When I was the person who was cheated on I was so hurt and angry that I never really got over it. Maybe I deserved it after having done it to someone else, I don't know. But it was awful. I felt like I could not move or breathe, like my skin was on fire and like everything that I believed was true about my life and my relationship was a lie. I'm as angry about it today as I was the day I found out about it. I think I was angrier at being lied to than anything else. That’s what really gets me about cheating. The fundamental dishonesty that is at the root of it. I was miserable when I was being dishonest, and I was enraged when someone was being dishonest with me.

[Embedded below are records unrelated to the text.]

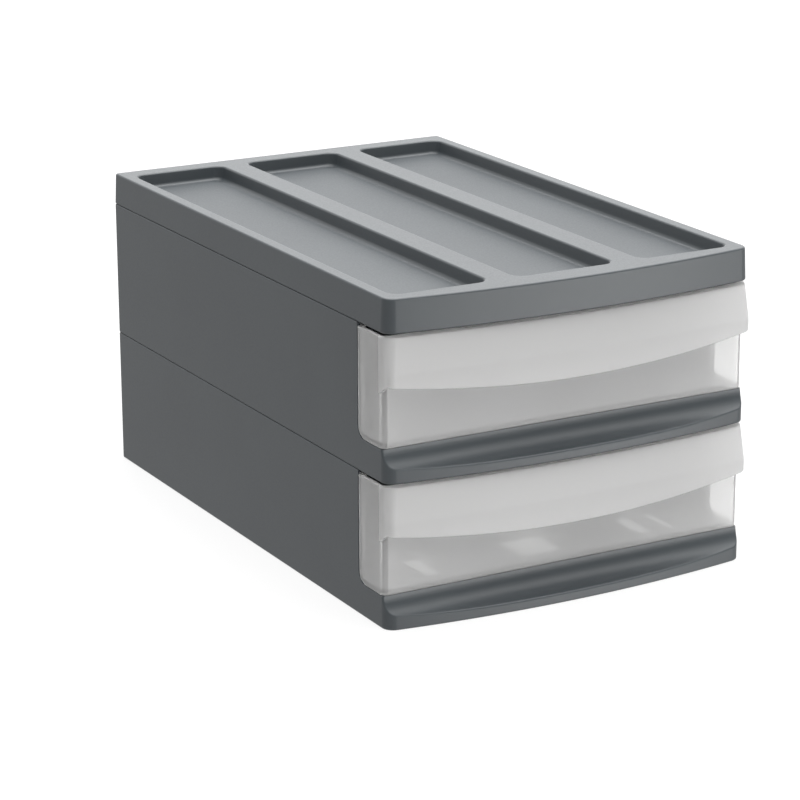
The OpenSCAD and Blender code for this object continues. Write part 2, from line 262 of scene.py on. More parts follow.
def plug(tree, socket, value):
    """Feeds a socket from another node's output, or gives it a fixed value."""
    if isinstance(value, bpy.types.NodeSocket):
        tree.links.new(value, socket)
    else:
        socket.default_value = value


def new_material(name):
    """A material, its node tree and Principled shader, and a function that adds a node with its inputs."""
    material = bpy.data.materials.new(name)
    material.use_nodes = True
    tree = material.node_tree

    def add(kind, **inputs):
        node = tree.nodes.new(kind)
        for key, value in inputs.items():
            plug(tree, node.inputs[key.replace("_", " ")], value)
        return node

    return material, tree, tree.nodes["Principled BSDF"], add


def grain(add, scale, low, high):
    """A noise pattern on Object coordinates, spread from a low to a high value."""
    place = add("ShaderNodeTexCoord").outputs["Object"]
    noise = add("ShaderNodeTexNoise", Vector=place, Scale=scale, Detail=noise_detail).outputs["Fac"]
    spread = add("ShaderNodeMapRange", Value=noise, From_Min=noise_low, From_Max=noise_high,
                 To_Min=low, To_Max=high)
    return spread.outputs["Result"]


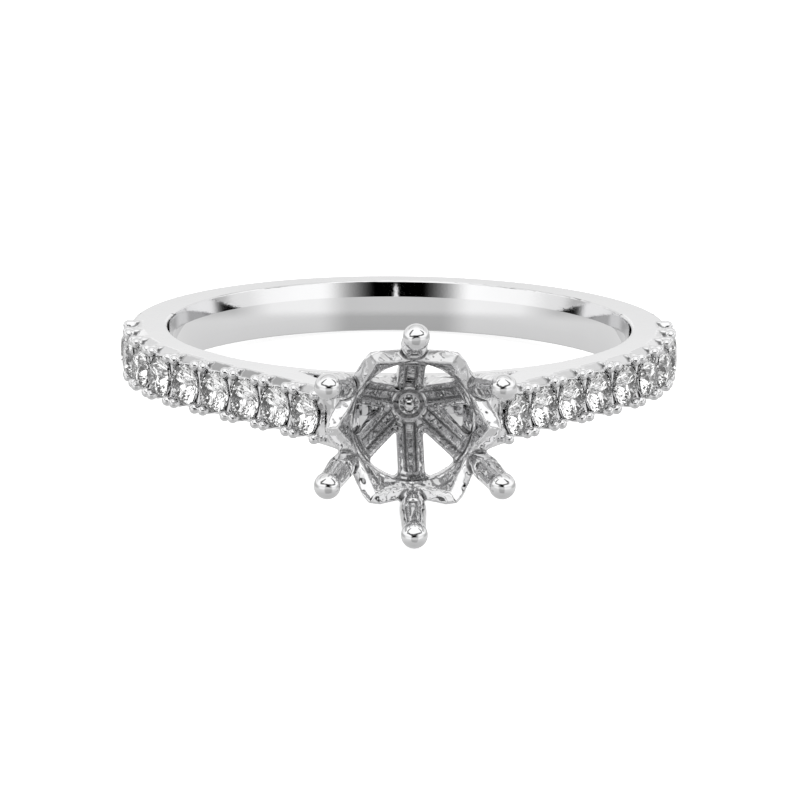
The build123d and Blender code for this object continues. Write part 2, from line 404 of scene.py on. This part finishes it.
def stone_frame(stone):
    """Centre of a stone's girdle, the way its table faces, and its radius."""
    points = [vertex.co.copy() for vertex in stone.data.vertices]
    middle = sum(points, Vector()) / len(points)
    outward = (middle - RING_CENTRE).normalized()
    culet = min(points, key=lambda point: point.dot(outward))
    far = max((point - culet).length for point in points)
    rim = [point for point in points if (point - culet).length > far * NEARLY_FURTHEST]
    table = sum(rim, Vector()) / len(rim)
    facing = (table - culet).normalized()
    reach = {}
    for point in points:
        reach[tuple(point)] = ((point - culet) - facing * (point - culet).dot(facing)).length
    radius = max(reach.values())
    girdle = [Vector(point) for point, out in reach.items() if out > radius * NEARLY_WIDEST]
    return sum(girdle, Vector()) / len(girdle), facing, radius


class MetalSettings(bpy.types.PropertyGroup):
    tint: FloatVectorProperty(
        name="Tint",
        description="Colour of the rhodium-plated white gold",
        subtype="COLOR",
        size=3,
        min=0,
        max=1,
        default=(0.8, 0.8, 0.805),
    )
    polish: FloatProperty(
        name="Polish",
        description="Roughness of the polished metal",
        min=0,
        max=1,
        default=0.045,
    )


class CastingSettings(bpy.types.PropertyGroup):
    grain: FloatProperty(
        name="Grain",
        description="Size of the finest detail that the polished casting keeps",
        subtype="DISTANCE",
        unit="LENGTH",
        default=0.044 * MM,
    )
    back_height: FloatProperty(
        name="Back",
        description="Where the plain back of the shank begins, from the middle towards the head",
        subtype="DISTANCE",
        unit="LENGTH",
        default=-2.1 * MM,
    )
    shoulder_reach: FloatProperty(
        name="Shoulder",
        description="How far from the middle the head ends and the shoulder begins",
        subtype="DISTANCE",
        unit="LENGTH",
        default=3.55 * MM,
    )
    rail_height: FloatProperty(
        name="Rail",
        description="Where the cup ends and the rail begins, towards the head",
        subtype="DISTANCE",
        unit="LENGTH",
        default=12.1 * MM,
    )
    tip_height: FloatProperty(
        name="Tip height",
        description="Height of the prong tips from the middle of the ring",
        subtype="DISTANCE",
        unit="LENGTH",
        default=14.76 * MM,
    )
    tip_circle: FloatProperty(
        name="Tip circle",
        description="Radius of the circle on which the prong tips stand",
        subtype="DISTANCE",
        unit="LENGTH",
        default=3.515 * MM,
    )
    tip_radius: FloatProperty(
        name="Tip radius",
        description="Radius of a prong tip",
        subtype="DISTANCE",
        unit="LENGTH",
        default=0.48 * MM,
    )
    boss_height: FloatProperty(
        name="Boss height",
        description="Height of the boss in the middle of the cup",
        subtype="DISTANCE",
        unit="LENGTH",
        default=9.2 * MM,
    )
    boss_radius: FloatProperty(
        name="Boss radius",
        description="Radius of the boss in the middle of the cup",
        subtype="DISTANCE",
        unit="LENGTH",
        default=0.46 * MM,
    )
    bead_radius: FloatProperty(
        name="Bead radius",
        description="Radius of the beads that hold the pave stones",
        subtype="DISTANCE",
        unit="LENGTH",
        default=0.2 * MM,
    )
    bead_along: FloatProperty(
        name="Bead along",
        description="Distance of a bead from its stone's middle, along the row",
        subtype="DISTANCE",
        unit="LENGTH",
        default=0.6 * MM,
    )
    bead_across: FloatProperty(
        name="Bead across",
        description="Distance of a bead from the middle of the band",
        subtype="DISTANCE",
        unit="LENGTH",
        default=0.79 * MM,
    )


class StoneSettings(bpy.types.PropertyGroup):
    tint: FloatVectorProperty(
        name="Tint",
        description="Body colour of the stones",
        subtype="COLOR",
        size=3,
        min=0,
        max=1,
        default=(1.0, 1.0, 1.0),
    )
    index: FloatProperty(
        name="Refraction",
        description="Index of refraction of the stones",
        min=1,
        max=3,
        default=2.417,
    )


class StageSettings(bpy.types.PropertyGroup):
    floor_grey: FloatProperty(
        name="Floor",
        description="Lightness of the photo table",
        subtype="FACTOR",
        min=0,
        max=1,
        default=0.9,
    )
    light: FloatProperty(
        name="Light",
        description="Strength of the light tent",
        min=0,
        default=1.3,
    )


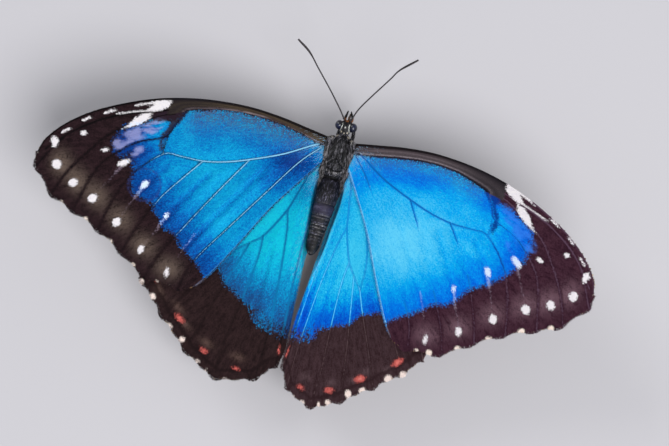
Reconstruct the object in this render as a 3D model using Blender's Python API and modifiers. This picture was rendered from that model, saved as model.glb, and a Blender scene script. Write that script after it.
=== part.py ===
"""Blue morpho butterfly, life-size, standing with its wings spread.

The head looks along -Y and +X is the animal's left. Body lengths are in
millimetres from the thorax centre until the last step, which sets the
origin under the middle of the whole model, on the floor.
"""
from math import atan2, cos, hypot, pi, radians, sin, sqrt, tan

import bmesh
import bpy
from mathutils import Matrix, Vector

MM = 0.001
GAP = 0.3
THORAX_HEIGHT = 13.0             # thorax centre above the floor

# Turned body parts: (y, radius) pairs from the front to the rear.
THORAX_PROFILE = [(-5.5, 0.0), (-5.5, 1.0), (-4.7, 1.6), (-3.3, 2.2), (-1.3, 2.65),
                  (0.7, 2.8), (2.5, 2.7), (3.8, 2.45), (4.6, 2.1), (4.6, 0.0)]
THORAX_DEEPER = 1.07             # height over width
ABDOMEN_START, ABDOMEN_END = 4.95, 22.8
ABDOMEN_RADIUS = 2.55
ABDOMEN_TURN = radians(1.2)      # its tip leans this far to the animal's left
ABDOMEN_RINGS = 8
RING_SWELL = 0.12                # how far each ring stands over the seams
TURNED_SIDES = 20

HEAD_CENTRE = (0.0, -7.4, 0.0)
HEAD_HALF = (1.6, 1.5, 1.5)
EYE_CENTRE = (1.6, -7.5, 0.15)
EYE_HALF = (0.95, 1.1, 1.2)

PALP_PATH = [(0.92, -8.9, -1.5), (0.9, -9.7, -1.1), (0.7, -10.3, -0.2), (0.45, -10.9, 0.9)]
PALP_RADII = [0.28, 0.32, 0.3, 0.25]
PROBOSCIS_CENTRE = (0.0, -9.9, -2.1)
PROBOSCIS_RADIUS = 0.25
COIL_OUTER, COIL_INNER, COIL_TURNS, COIL_STEPS = 1.35, 0.35, 1.2, 22

ANTENNA_LEFT = [(0.85, -9.0, 1.2), (2.5, -11.1, 1.8), (5.5, -14.5, 2.6),
                (9.0, -18.2, 3.2), (12.0, -21.4, 3.5), (15.1, -23.5, 3.6)]
ANTENNA_RIGHT = [(-0.85, -9.0, 1.2), (-1.9, -11.7, 1.8), (-3.9, -14.9, 2.6),
                 (-7.2, -19.9, 3.2), (-8.8, -22.4, 3.5), (-12.1, -25.5, 3.6)]
ANTENNA_RADIUS, CLUB_RADIUS = 0.26, 0.38

# Wings lie flat as (span, rear) points from their own root.
WING_THICKNESS = 0.5
WING_ARCH, WING_ARCH_SPAN = 0.9, 58.0
WING_ROWS = 7
DIHEDRAL = {1: radians(12.6), -1: radians(16.1)}

FOREWING_ROOT = (3.55, -2.8, 1.25)
FOREWING_COSTA = [(-0.4, -1.0), (5.0, -1.7), (12.0, -2.5), (20.0, -2.6), (30.0, -1.3),
                  (40.0, 1.6), (50.0, 6.5), (56.5, 11.4), (60.2, 16.0), (61.3, 19.3)]
FOREWING_INNER = [(-0.4, 4.6), (3.5, 10.6), (8.0, 17.8), (12.3, 26.4), (17.0, 35.2),
                  (20.0, 39.1), (23.2, 40.7)]
FOREWING_VEIN_ENDS = [(23.2, 40.7), (31.1, 40.1), (37.6, 36.3), (43.8, 32.8), (50.3, 30.1),
                      (55.9, 27.8), (60.9, 22.6), (61.3, 19.3)]
FOREWING_SCALLOP = 0.5
FOREWING_TORNUS_SHARE = 0.44     # costa share that faces the inner margin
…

Is it really possible to have an honest relationship? To have monogamy, to be able to tell your partner if you’re unhappy, to be able to hear your partner tell you they want to move on, and be healthy enough to say “You know, I really care about you and it makes me really sad that you want to move on, but it would be wrong for me to try and make you stay if this isn’t where you want to be.” Can people really DO that? Can people own up to wanting to move on from a relationship and make a clean break before they start sleeping with somebody else? Or do the people that cheat really still want to be with their partner, but feel the only way they can stay is to find another way to get something they are missing in the relationship?
Do you think human beings are truly capable of monogamy? Why do you think people cheat? Is it because we are with the wrong people to begin with? Or are we wired that way? What do you think? I really want to know.